Perez pitted earlier and had warmer tyres than when Hamilton emerged from the pits.

Making a move into the fast nine-10 chicane, the Mexican ran wide but as Hamilton set up to retake position, the safety car was deployed for Sebastian Vettel's crash.

This let team-mate George Russell take a free stop, with Hamilton regrouping to finish fourth after Verstappen again retired.

Emilia Romagna Grand Prix

A poor qualifying left Hamilton out in Q2 and with it all to do at an Imola circuit where overtakes are difficult to come by.

When he pitted for a change from intermediates to slicks, Hamilton was impeded by an unsafe release from Esteban Ocon's Alpine team, leaving the W13 in a DRS train of cars.

Unable to make any headway, Hamilton finished a wretched 14th.

Miami Grand Prix

A better showing for Hamilton despite a mistake on lap one. He made his way past Pierre Gasly and Alonso early on before following his team-mate past Valtteri Bottas in the closing stages.

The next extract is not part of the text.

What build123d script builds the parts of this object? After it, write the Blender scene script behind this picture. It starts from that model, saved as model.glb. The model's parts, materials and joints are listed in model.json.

When the Mercedes drivers battled, it was Hamilton who initially had the upper hand before Russell fought back in the final laps. Sixth was what Hamilton had to settle for.

Spanish Grand Prix

On a much improved weekend for Mercedes, Hamilton finally had a chance to battle Ferrari and Red Bull alongside Russell.

But contact with Kevin Magnussen on lap one left him with a puncture and adrift of the rest of the pack. Yet Hamilton fought back through the field and looked on course for fourth after a late move on Sainz.

Mercedes reliability, however, conspired against that result, with Hamilton having to nurse the W13 home, allowing Sainz to ease by. Another disappointing result despite finishing fifth.

Monaco Grand Prix

Whilst the Mercedes took a marked step backwards on the bumpy streets of Monaco, red flags played against Hamilton this time around.

The Briton had made the switch to intermediates and was battling Ocon who was still on wets, losing valuable time before the pair collided at Sainte Devote.

Hamilton continued with small damage but with Alonso continuing on a long extreme-wet stint, Mick Schumacher's crash at La Piscine triggered red flags and the chance for Alpine to effectively make its stop during the stoppage.

This allowed Alonso to dictate the pace ahead of Hamilton, taking away the chance to battle Russell and Norris for fifth.

GPFans Verdict

Part of Hamilton's woes have been Mercedes' own doing, given poor qualifying runs as a result of car set-up issues.

But there can be no doubt that the timing of safety car and red-flag periods have left Hamilton at least two podiums shy of what he should have clinched this year, so maybe there is credence in his grief.

There is a 34-point deficit to team-mate Russell in the drivers' standings. It is hard to say that Hamilton would be ahead, but it would certainly be much closer.